Existing thin-film encapsulation technologies are mainly based on traditional thin-film fabrication means, such as CVD, IJP, sputtering, spin-coating and thermal evaporation. Although inorganic thin-film materials have good water vapor barrier properties, their poor mechanical properties have also been a key issue limiting their application in flexible packaging, such as low film ductility, low fracture toughness, high brittleness, etc. Mechanical stress or deformation of the film will limit the durability and reliability of the film in the process. Organic materials are flexible, but due to the process characteristics of the preparation method, organic films contain more defects that provide environmental water vapor penetration paths, making their barrier properties unable to meet the demands of optoelectronic devices. The method of organic/inorganic stacking can combine the advantages of inorganic and organic materials, using the excellent barrier properties of inorganic materials to form a good barrier to water vapor permeation, and the organic layer can effectively relieve the film stress, separating the neutral surface, which brings good mechanical properties. However, the method requires a thicker organic film coupled with an inorganic film, which keeps the inorganic film position away from the neutral surface position.

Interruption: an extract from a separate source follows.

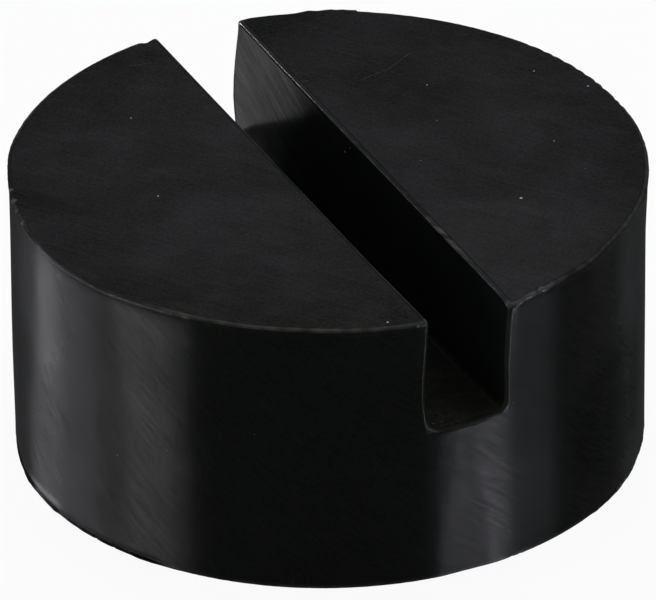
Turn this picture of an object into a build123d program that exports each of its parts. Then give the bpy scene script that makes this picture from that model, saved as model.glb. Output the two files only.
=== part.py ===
"""Rubber jack pad: one moulded puck with a straight slot across its top for a sill seam.

Millimetres, +Z up. The origin is the centre of the flat base, and the slot runs along Y.
"""

from build123d import *
import os

# The puck, wider at the top by the draft of its mould
pad_height = 30.0
base_diameter = 64.2
top_diameter = 64.8

# Thin lip that the mould leaves round the top rim, and how far from the slot it stops
lip_overhang = 0.1
lip_flare_height = 0.3
lip_edge_radius = 0.25
lip_stop = 1.0

# Thin flash round the foot
flash_overhang = 0.12
flash_thickness = 0.25

# The slot, open at both ends
slot_width = 8.8
slot_depth = 13.4
slot_floor_radius = 1.3
land_edge_radius = 0.45

base_radius = base_diameter / 2
top_radius = top_diameter / 2
lip_radius = top_radius + lip_overhang
flash_radius = base_radius + flash_overhang
slot_floor_height = pad_height - slot_depth
slot_length = 2 * lip_radius + 2 * flash_radius


def side_radius(height):
    """Radius of the tapered side wall at a height above the base."""
    return base_radius + (top_radius - base_radius) * height / pad_height


def puck():
    """The solid of revolution, with the flash round its foot."""
    flash_top = flash_thickness + flash_overhang
    outline = Polyline(
        (0, 0),
        (flash_radius, 0),
        (flash_radius, flash_thickness),
        (side_radius(flash_top), flash_top),
        (top_radius, pad_height),
        (0, pad_height),
        close=True,
    )
    return revolve(Plane.XZ * make_face(outline), axis=Axis.Z)


def slot_cutter():
    """Straight bar along Y with rounded lower corners, from above the top to the slot's floor."""
    section = Pos(0, pad_height) * Rectangle(slot_width, 2 * slot_depth)
    floor_corners = section.vertices().group_by(Axis.Y)[0]
    section = fillet(floor_corners, min(slot_floor_radius, 0.49 * slot_width))
    return extrude(Plane.XZ * section, amount=slot_length / 2, both=True)


def land_edges(block):
    """The edges of both lands and both slot ends, without the smooth seams inside the slot."""
    seams = block.edges().filter_by(Axis.Y).filter_by(lambda edge: edge.center().Z < pad_height)
    upper = block.edges().filter_by(lambda edge: edge.center().Z > slot_floor_height - land_edge_radius)
    return [edge for edge in upper if edge not in seams]


def rim_lip():
    """Ring of the lip's section, cut away on both sides of the slot."""
    flare_bottom = pad_height - lip_edge_radius - lip_flare_height
    ring_inner = top_radius - lip_stop
    outline = Polyline(
        (ring_inner, pad_height),
        (ring_inner, flare_bottom),
        (side_radius(flare_bottom), flare_bottom),
        (lip_radius, pad_height - lip_edge_radius),
        (lip_radius, pad_height),
        close=True,
    )
    section = make_face(outline)
    top_corner = section.vertices().sort_by_distance((lip_radius, pad_height))[0]
    section = fillet(top_corner, lip_edge_radius)
    ring = revolve(Plane.XZ * section, axis=Axis.Z)
    gap = Box(slot_width + 2 * lip_stop, slot_length, 2 * pad_height)
    return ring - Pos(0, 0, pad_height) * gap


def jack_pad():
    """The whole moulding."""
    block = puck() - slot_cutter()
    block = fillet(land_edges(block), land_edge_radius)
    return block + rim_lip()


pad = jack_pad()
pad.label = "jack_pad"
pad.color = Color(0.03, 0.03, 0.035)

os.makedirs("parts", exist_ok=True)
export_step(pad, "parts/jack_pad.step")
print("jack_pad", round(pad.volume), "cubic mm,", len(pad.faces()), "faces, valid:", pad.is_valid)
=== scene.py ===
import math
import bmesh
import bpy
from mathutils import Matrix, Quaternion, Vector, noise


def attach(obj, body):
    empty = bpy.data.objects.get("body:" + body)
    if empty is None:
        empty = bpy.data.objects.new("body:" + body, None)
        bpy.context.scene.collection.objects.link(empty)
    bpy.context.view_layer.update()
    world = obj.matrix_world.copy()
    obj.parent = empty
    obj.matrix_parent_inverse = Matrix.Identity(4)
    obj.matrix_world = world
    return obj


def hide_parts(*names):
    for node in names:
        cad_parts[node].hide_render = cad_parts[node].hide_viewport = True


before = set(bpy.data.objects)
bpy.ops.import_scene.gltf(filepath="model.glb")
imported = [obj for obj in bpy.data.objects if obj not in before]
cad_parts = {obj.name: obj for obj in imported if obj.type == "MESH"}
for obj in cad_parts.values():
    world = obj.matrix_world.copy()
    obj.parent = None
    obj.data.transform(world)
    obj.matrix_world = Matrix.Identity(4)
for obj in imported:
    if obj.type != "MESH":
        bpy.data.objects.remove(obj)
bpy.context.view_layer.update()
cadNode = "jack_pad"

# Rubber moulding, in millimetres. Angles are in degrees, 0 at +X, anticlockwise seen from above.
pad = {
    "height": 30.0,
    "baseRadius": 32.1,
    "topRadius": 32.4,
    "slotWidth": 8.8,
    "slotDepth": 13.4,
    "slotShift": 0.4,  # the mould's tongue stands a little off centre
    "floorRadius": {"left": 1.3, "right": 0.7},
    "floorSegments": 6,
    "edgeRadius": 0.42,
    "edgeSegments": 5,
    "rimRadius": 0.31,
    "rimClear": 0.5,  # this far beside the slot the rim starts to take its own radius
    "aroundSteps": 960,
    "cornerClear": 1.0,  # no circle point this near a slot wall, so the bevels have room
    "slotStep": 0.45,  # spacing of the cuts along the slot
    "sideLevels": (0.05, 0.11, 0.18, 0.26, 0.36, 0.5, 0.9, 1.4, 2, 2.7, 3.4, 4, 6, 8, 10, 12, 14, 15.5, 16.1),
    "wallLevels": (18.5, 19.5, 21, 23, 25, 27, 28.4, 29.0, 29.35, 29.5),
    "notchCuts": (2.7, 3.2, 3.7, 4.2, 4.65, 5.1),  # finer columns under the slot's corners
    "postCut": 4.92,  # a narrow column beside the slot's rounded end edges keeps the wall's shading flat
    "landInsets": (0.1, 0.2, 0.4, 1.0),
    "footInsets": (0.1, 0.3, 1.0),
    "ringMerge": 0.02,  # corners of these insets closer than this are joined
    "middleCorners": 60,  # the middle of a flat face has more corners than this
    "onWall": 0.05,  # a corner this near the side wall lies on it
    "sharp": 30,  # an edge that turns by more degrees than this is rounded
    "boxSide": 32.49,  # the CAD model's own reach across and along the slot
    "boxEnd": 32.24,
}
halfSlot = pad["slotWidth"] / 2
floorZ = pad["height"] - pad["slotDepth"]
region = {"side": 0, "land": 1, "slot": 2, "foot": 3}  # material of each part of the surface
tiny = 1e-4  # places closer than this count as one
levelFace = 0.9  # a face is level where the upward part of its normal is past this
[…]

The deformation of the outer surface of the encapsulated film would increase during device bending, introducing higher additional stresses. The probability of film damage is thus elevated, lowering the upper limit of the mechanical properties. Moreover, the adhesion strength at the organic/inorganic interface is low and prone to delamination, which will be reflected in the strict mechanical motion process. Therefore, the organic/inorganic stacked layer structure can no longer meet the future needs of flexible device protection. Although placing the encapsulation layer in the neutral position can effectively protect it from mechanical movement damage, this method is only a compromise program. In the face of complex device structure, the neutral surface design difficulty is also higher.

Therefore, the authors believe that for the future development of flexible optoelectronic devices, including flexible OLEDs, the existing high level of thin-film fabrication and encapsulation technology can no longer satisfy, and research can no longer be limited by traditional process methods and empirical structures. The development of new processes, materials and structures is the only way to realize the future standard of flexible packaging.